Metro Vancouver as a region certainly looks quite healthy in terms of the net migration of it’s age groups. The migration patterns within the region also seem to be consistent with other population centres in Canada. These alone, at least at the qualitative level that we are mapping, does not seem to explain the prevalent feeling of millennials “fleeing” Vancouver. Maybe a more quantitative approach could dig up more. Or it could be that families moving away from the central regions is generally perceived as a “move up” in most cities, but in Vancouver it is viewed as “moving down”.

Technical Details

Common Geographies

The first (and biggest) problem is that the 2011 and 2016 census geographies don’t necessarily match up. But we solved that problem for the 2011 and 2016 censuses.

Easier said than done

The devil is of course always in the details, and as usual it is not until one has reproduced something until one can fully appreciate the work that went into the original piece. There were two main challenges for us to reproduce this within CensusMapper.

The basics

What is net migration? To compute the net migration for an age group, say the “under 5” (in 2011) age group, we want to compare them to an age group in 2016. To do that we need to “age them forward”. Children that were under 5 in 2011 were 5 to 9 years old in 2016. But some, in the case of the under 5 age group only a very small fraction, won’t have lived to 2016. So we need to subtract those out. More formally, we need to apply the apporpriate mortality rates as we age them forward. Then we compare the aged-forward group to the 5 to 9 year old cohort that the 2016 census counted, and we divide by the size of the original under 5 year old cohort (from 2011) to get the percentage net migration.
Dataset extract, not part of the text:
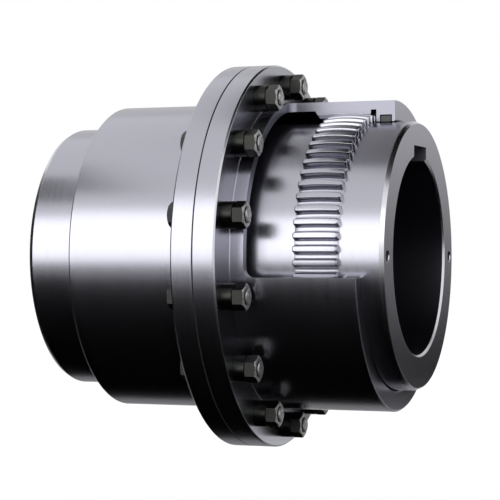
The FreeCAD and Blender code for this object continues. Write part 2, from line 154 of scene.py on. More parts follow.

This basic fact of life makes net migration really tricky to get right. Once we get into the older age groups, and thus higher mortality rates, the process is extremely sensitive to changes in the mortality rates. In CensusMapper we are using effective mortality rates of 5 year cohorts from CANSIM for Canada as a whole and the provinces and territories. A fair amount of massaging is needed to make sure this works properly, in particular it is important to interpolate the effective mortality rates as we age a cohort forward. And one should recognise that the mortality rates are based on the age at death, but that an age cohort in the census is, on average, already half way through a given year in their life.

Additionally, there is little reason to believe that there is no geographic variation in mortality rates within the provinces. To deal with that we decided to add an uncertainty band to the graph that allows for a 5% variation in mortality rates.


The next issue is that census data underwent random rounding to an adjacent number that’s divisible by 5, which leads to an expected error of 1.6. (Actual rounding gives an expected error of 1.2.) When taking differences between censuses, that yields an expected error of 2.2. Additionally, we don’t know the actual number of people in each age group, just the one the census found. The “census undercount” can be quite sizable. Overall it is around 3%, but it varies by age group and geography.

To deal with this we add an error term of a mis-count of 5 people that also shows up in our error bars in the graph.

Fine geographies

CensusMapper is great for exploring all geographic levels. But that can lead to problems when our age cohorts become small in size. We divide by the size of the original 2011 age group cohort, and to avoid running into small denominator issues we cut our estimates off when there are fewer than 50 people in a cohort. Our error bars partially take care of this issue, but at 50 people our error bar already spans 10% points of net migration on either side of the computed value, showing values with even larger error bars is likely to do more harm than good.